Der Grad zwischen körpersprachlicher Präzision und übertriebener Künstlichkeit ist schmal, und nicht immer gelingt es Kriegenburg, diesen einzuhalten. So kann es passieren, dass die Ästhetik zu konstruiert, zu künstlich wirkt und die Körperlichkeit der Darsteller das eigentliche Drama, welches sie vermitteln soll, in den Schatten drängt. Wer zum Beispiel hätte nicht immer wieder über die körperliche Extremleistung der Darsteller in der Inszenierung des Prozess an den Münchner Kammerspielen staunen müssen? Doch auch wenn der Slapstick manchmal überhandnimmt, sind die Figuren immer von tiefem Gefühl gekennzeichnet, ergreifend ausformuliert und lassen gänzlich in ihre Seele blicken.

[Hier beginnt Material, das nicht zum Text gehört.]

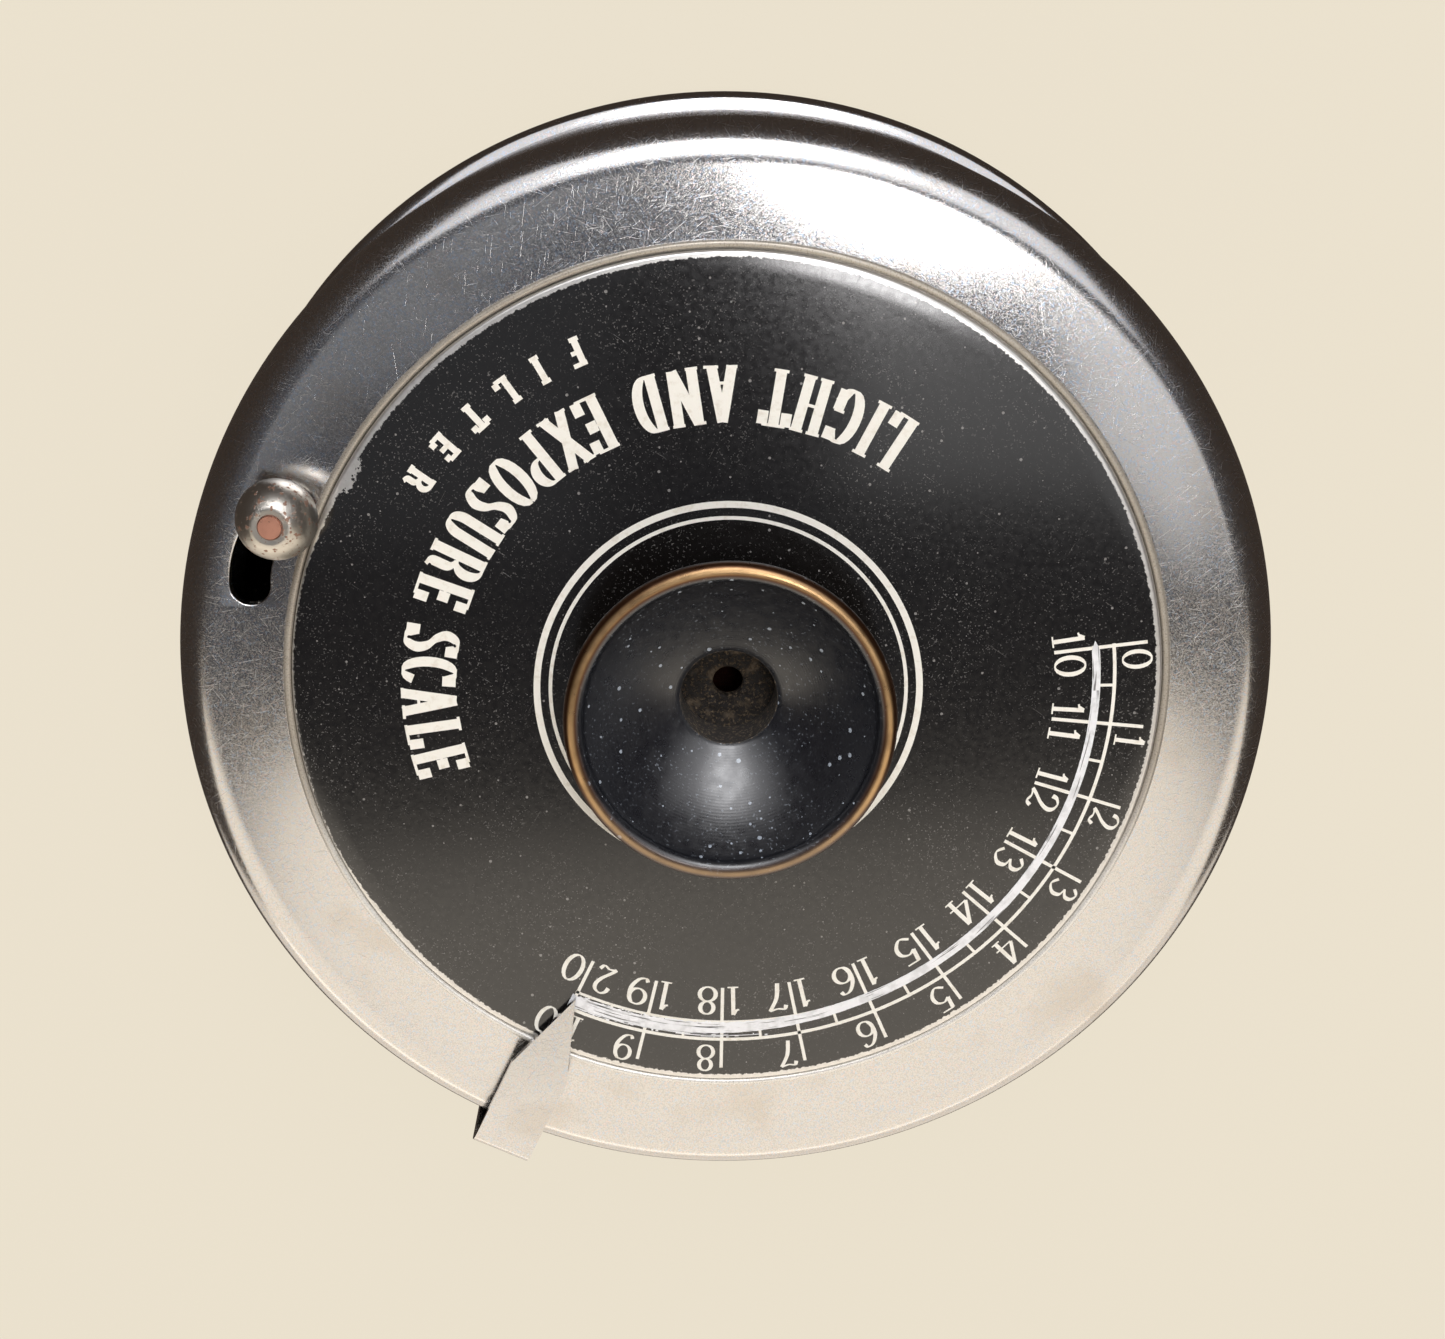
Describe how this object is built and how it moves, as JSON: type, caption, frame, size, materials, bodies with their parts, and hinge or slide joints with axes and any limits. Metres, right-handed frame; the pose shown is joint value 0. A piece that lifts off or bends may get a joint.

An den Kammerspielen gastierte Kriegenburg bereits fünfmal mit den Inszenierungen der Orestie (2002), der Nibelungen (2004), der Drei Schwestern (2006), des Prozess (2008) und 2010 mit Alles nur der Liebe wegen. Vier dieser Inszenierungen beeindruckten so sehr, dass sie zum Berliner Theatertreffen eingeladen wurden. Für den Prozess wurde er sogar zum Bühnenbildner des Jahres gekürt.
In der Gestaltung des Bühnenbildes manifestiert sich ein weiterer Aspekt des Theaters von Andreas Kriegenburg. Denn über die handwerkliche Ausbildung des Modelltischlers kam er ans Theater, fand aber schnell seinen Weg in den künstlerischen Sektor. Die bühnenbildnerische Erfahrung brachte er also schon mit, und so begann er ab 2000 seine Inszenierungen selbst auszustatten.
Eine klare Struktur lässt sich jedoch auch hier nicht festmachen, denn wie schon das Schauspiel, sind ebenso die Räume speziell auf ein Werk zugeschnitten. Dabei sind die Bühnenwelten jedoch nicht realistisch veranlagt, sondern durch hohe Künstlichkeit und Symbolismus gekennzeichnet. Sie sprechen über sich hinaus und dienen den Figuren dazu, ihre Gefühlswelten zu verdeutlichen, stellen eine stimmige Atmosphäre des gesamten Werkes her.
Dem Einfallsreichtum Kriegenburgs sind dabei scheinbar keine Grenzen gesetzt. So gab es nicht nur das große Auge, welches die kafkaeske Welt in schier unendlicher Drehbewegung aufzeigte und gleichzeitig den alles beobachtenden Fiskus repräsentierte, sondern auch mit Helium gefüllte Mülltüten, luftakrobatische Vorrichtungen oder ein sich stetig wälzendes Mühlrad, welches seine Darsteller genauso auswarf, wie es sie wieder verschluckte.
Die Bühnenwelten sind genauso innovativ, wie die Darstellung der Charaktere. Verspielt, unermüdlich kreativ und präzise auf die Essenz seiner Stücke ausformuliert. Kriegenburgs Inszenierungen stellen mit schöner Abstraktheit das Gefühl, die Innenwelt des menschlichen Wesens, dar und schaffen eine eigene artifizielle Welt, welche die Atmosphäre seiner Werke stimmig auszudrücken vermag.